While this list is not exhaustive and does not touch upon health problems of on-board errors or even crimes, it is extensive enough to discourage the more hesitant cruise passenger from sailing. This fear of travel may be especially true for that segment of the cruise industry that is older and more fearful of travel. Despite the high-profile news that a cruise ship or cruise excursion engenders, it should be emphasized that most people have incident-free cruise vacations. The above-mentioned incidents then are the exception rather than the rule. As such, it is imperative for all aspects of the travel and tourism industry to learn from these incidents and see how they impact every aspect of the travel industry. This article then is as much about every other aspect of travel as it is about the cruise industry.

Cruises may be the earliest form of travel if not leisure travel. As such, cruises have provided great moments of luxury and also tragedy. The 1912 Titanic disaster is an example of both. Modern cruises are not only about what happens at sea but also on land. As such, the cruise is more about the experience of travel rather than the destination of travel. It is the journey that the passenger seeks rather than merely a means of transportation.

Using cruises then as a symbol of the total leisure travel industry, tourism professionals would do well to consider that:

Twenty-first century travel and tourism industries such as the cruise industry must make tourism security not only a major part of their marketing strategy, but must also be cognizant of the fact that mishaps may well end up in the courts of law. European, American, and British legal systems all have developed systems to allow disgruntled passengers to sue. As such, what happens on the high seas may have repercussions on land. Here are just a few examples of the way that the tourism and travel industry and those who work in port security need to assimilate this paradigm change into their planning and thinking. It is essential that cruise companies and ports of call establish clear guidelines as to standards-of-care, what constitutes negligent behavior, and what is the company and its subcontractors’ duty of care.

– Cruise and port officials must assume that that ports of call are not only potential terrorism targets.
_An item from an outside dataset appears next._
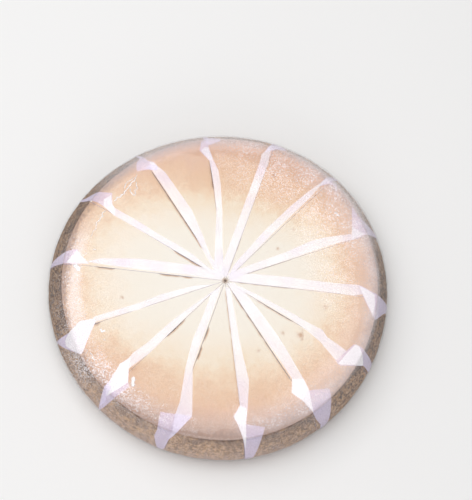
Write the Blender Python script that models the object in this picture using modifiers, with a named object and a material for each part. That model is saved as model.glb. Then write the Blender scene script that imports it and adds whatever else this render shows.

Visitors to these ports of call may be assaulted or even kidnapped. This statement does not mean that every port or off-shore passenger will be attacked, but it does mean that we no longer can afford to be naïve and that the cruise industry must deal with a much more dangerous world.

– The media today is highly conscious of port security. When tourists are assaulted, it not only reflects poorly on the cruise liner but on the port-of-call. In a world in which the twenty-four-hour news cycle is part of everyday life, what happens in one place is known in every place.

– Cruises professionals, like other tourism professionals, must be cognizant of the fact that both ship employees and other passengers may not always be of the highest moral standards. All too often people tend to leave their inhibitions on shore. Cruise staffs are often composed of multinational staffs. While this multi-nationalism provides a sense of the exotic to the cruise, it also means that there may be a mixture of attitudes among the staff members when dealing with the public.

– Do not create a false sense of security. Do not panic people, but deal with safety and security issues in the most professional manner possible. People begin to panic not when you take precautions in a professional manner, but when you fail to take precautions.

– Just as in other areas of tourism, cruise and port directors must develop security coalitions with all components of the cruise community. This community creation means that there must be an ongoing dialogue with passengers, with on-shore personnel, with local tourism officials, and with local law enforcement and health officials. Neither cruise ships, nor the ports in which they dock, are stand-alone communities; they are part of the total tourism industry. Make sure that your port security/police department is trained and understands tourism, and that the local tourism industry understands how it needs to cooperate with port security officers. In too many cases, port security personnel, and cruise and tourism personnel, do not even know each other’s names.

– Get over denial, it can happen to you. The best crisis management is good risk management. Recognize that no part of the world and/or any sea or airport is immune from crime and/or a terrorist attack. Cruise liners and ports of call, as in too many other parts of the travel and tourism market, have often pretended that bad things happen to others.

– Know what your tourism weak points are on your ship or at your port. For example, as people line up at ticket counters, are they secure? Is there a proper stand-off distance between check-in and drop-off areas? How easily can baggage areas be targeted and can baggage easily be stolen? How many immoral people wait for unsuspecting passengers as they visit a new port for only a few hours?

– Make sure that all police personnel and port security personnel are aware of how important tourism security is to the local economy. Most police have never been trained in good tourism security. It is essential to have a person work with your local police who can “translate” between tourism and security issues. Often, a negative incident can be neutralized with a kind word and a smile.

Never forget that:

– People working in the industry are tourism’s first line of defense. All cruise, port, and airline personnel should also be seen as security personnel.

– Good service equals good security. Make sure that people who serve the public like the public!

Last, but far from least, we all need to remember that tourism is a perishable product and that the economic consequences of a security breach may take years to heal. The entire tourism industry needs to support the cruise industry in making sure that its clients truly have a secure and positive experience.